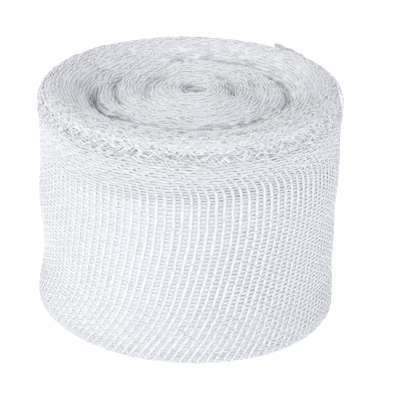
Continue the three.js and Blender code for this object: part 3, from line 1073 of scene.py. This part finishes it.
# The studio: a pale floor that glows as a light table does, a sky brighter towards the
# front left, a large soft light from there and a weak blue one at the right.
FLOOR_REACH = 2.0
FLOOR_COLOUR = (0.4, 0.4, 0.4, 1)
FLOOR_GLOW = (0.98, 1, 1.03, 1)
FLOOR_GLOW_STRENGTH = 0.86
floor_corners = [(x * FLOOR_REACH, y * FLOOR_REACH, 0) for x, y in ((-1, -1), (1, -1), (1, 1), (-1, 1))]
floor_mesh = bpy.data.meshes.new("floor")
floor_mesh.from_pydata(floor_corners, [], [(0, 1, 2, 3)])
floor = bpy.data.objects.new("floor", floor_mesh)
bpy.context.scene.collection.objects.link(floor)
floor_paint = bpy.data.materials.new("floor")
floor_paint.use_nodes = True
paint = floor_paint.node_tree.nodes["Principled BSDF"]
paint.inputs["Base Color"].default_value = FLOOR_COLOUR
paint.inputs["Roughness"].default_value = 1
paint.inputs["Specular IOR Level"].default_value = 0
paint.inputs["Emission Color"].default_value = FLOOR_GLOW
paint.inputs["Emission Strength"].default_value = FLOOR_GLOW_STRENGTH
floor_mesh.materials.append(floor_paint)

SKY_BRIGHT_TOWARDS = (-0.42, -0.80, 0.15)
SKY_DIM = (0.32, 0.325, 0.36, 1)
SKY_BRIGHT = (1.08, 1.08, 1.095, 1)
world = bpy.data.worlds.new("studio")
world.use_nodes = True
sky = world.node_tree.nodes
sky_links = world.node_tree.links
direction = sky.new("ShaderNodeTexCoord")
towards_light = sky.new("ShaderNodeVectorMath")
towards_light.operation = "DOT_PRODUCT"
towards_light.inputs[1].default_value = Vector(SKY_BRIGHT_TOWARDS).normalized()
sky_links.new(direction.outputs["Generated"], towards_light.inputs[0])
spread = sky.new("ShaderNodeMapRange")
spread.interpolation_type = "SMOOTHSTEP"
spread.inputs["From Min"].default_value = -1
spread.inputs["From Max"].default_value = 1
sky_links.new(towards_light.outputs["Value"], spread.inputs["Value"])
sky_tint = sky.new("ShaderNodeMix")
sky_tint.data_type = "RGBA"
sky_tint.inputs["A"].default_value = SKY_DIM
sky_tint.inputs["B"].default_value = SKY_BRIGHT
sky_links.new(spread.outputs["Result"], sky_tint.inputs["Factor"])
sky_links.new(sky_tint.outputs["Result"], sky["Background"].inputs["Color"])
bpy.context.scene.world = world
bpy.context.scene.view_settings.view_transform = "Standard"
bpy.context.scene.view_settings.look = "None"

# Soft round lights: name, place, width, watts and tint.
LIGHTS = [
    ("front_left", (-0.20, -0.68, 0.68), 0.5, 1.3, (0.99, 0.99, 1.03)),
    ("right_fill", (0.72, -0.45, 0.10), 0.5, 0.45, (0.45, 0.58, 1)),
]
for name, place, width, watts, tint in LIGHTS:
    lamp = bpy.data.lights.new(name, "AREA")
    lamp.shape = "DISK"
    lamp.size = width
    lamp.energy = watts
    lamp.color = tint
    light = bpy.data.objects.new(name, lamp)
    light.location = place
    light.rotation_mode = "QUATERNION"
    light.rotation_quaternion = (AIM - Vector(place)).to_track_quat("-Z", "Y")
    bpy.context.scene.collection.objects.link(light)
------------------------
• **INSTRUCTIONS FOR THE TASK**
Output all of the data again. Match it exactly.

• **ANSWER FOR THIS EXERCISE**
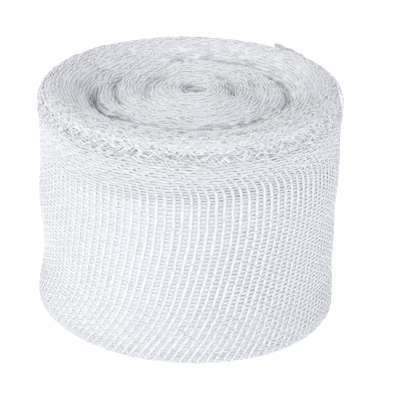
Continue the three.js and Blender code for this object: part 3, from line 1073 of scene.py. This part finishes it.
# The studio: a pale floor that glows as a light table does, a sky brighter towards the
# front left, a large soft light from there and a weak blue one at the right.
FLOOR_REACH = 2.0
FLOOR_COLOUR = (0.4, 0.4, 0.4, 1)
FLOOR_GLOW = (0.98, 1, 1.03, 1)
FLOOR_GLOW_STRENGTH = 0.86
floor_corners = [(x * FLOOR_REACH, y * FLOOR_REACH, 0) for x, y in ((-1, -1), (1, -1), (1, 1), (-1, 1))]
floor_mesh = bpy.data.meshes.new("floor")
floor_mesh.from_pydata(floor_corners, [], [(0, 1, 2, 3)])
floor = bpy.data.objects.new("floor", floor_mesh)
bpy.context.scene.collection.objects.link(floor)
floor_paint = bpy.data.materials.new("floor")
floor_paint.use_nodes = True
paint = floor_paint.node_tree.nodes["Principled BSDF"]
paint.inputs["Base Color"].default_value = FLOOR_COLOUR
paint.inputs["Roughness"].default_value = 1
paint.inputs["Specular IOR Level"].default_value = 0
paint.inputs["Emission Color"].default_value = FLOOR_GLOW
paint.inputs["Emission Strength"].default_value = FLOOR_GLOW_STRENGTH
floor_mesh.materials.append(floor_paint)

SKY_BRIGHT_TOWARDS = (-0.42, -0.80, 0.15)
SKY_DIM = (0.32, 0.325, 0.36, 1)
SKY_BRIGHT = (1.08, 1.08, 1.095, 1)
world = bpy.data.worlds.new("studio")
world.use_nodes = True
sky = world.node_tree.nodes
sky_links = world.node_tree.links
direction = sky.new("ShaderNodeTexCoord")
towards_light = sky.new("ShaderNodeVectorMath")
towards_light.operation = "DOT_PRODUCT"
towards_light.inputs[1].default_value = Vector(SKY_BRIGHT_TOWARDS).normalized()
sky_links.new(direction.outputs["Generated"], towards_light.inputs[0])
spread = sky.new("ShaderNodeMapRange")
spread.interpolation_type = "SMOOTHSTEP"
spread.inputs["From Min"].default_value = -1
spread.inputs["From Max"].default_value = 1
sky_links.new(towards_light.outputs["Value"], spread.inputs["Value"])
sky_tint = sky.new("ShaderNodeMix")
sky_tint.data_type = "RGBA"
sky_tint.inputs["A"].default_value = SKY_DIM
sky_tint.inputs["B"].default_value = SKY_BRIGHT
sky_links.new(spread.outputs["Result"], sky_tint.inputs["Factor"])
sky_links.new(sky_tint.outputs["Result"], sky["Background"].inputs["Color"])
bpy.context.scene.world = world
bpy.context.scene.view_settings.view_transform = "Standard"
bpy.context.scene.view_settings.look = "None"

# Soft round lights: name, place, width, watts and tint.
LIGHTS = [
    ("front_left", (-0.20, -0.68, 0.68), 0.5, 1.3, (0.99, 0.99, 1.03)),
    ("right_fill", (0.72, -0.45, 0.10), 0.5, 0.45, (0.45, 0.58, 1)),
]
for name, place, width, watts, tint in LIGHTS:
    lamp = bpy.data.lights.new(name, "AREA")
    lamp.shape = "DISK"
    lamp.size = width
    lamp.energy = watts
    lamp.color = tint
    light = bpy.data.objects.new(name, lamp)
    light.location = place
    light.rotation_mode = "QUATERNION"
    light.rotation_quaternion = (AIM - Vector(place)).to_track_quat("-Z", "Y")
    bpy.context.scene.collection.objects.link(light)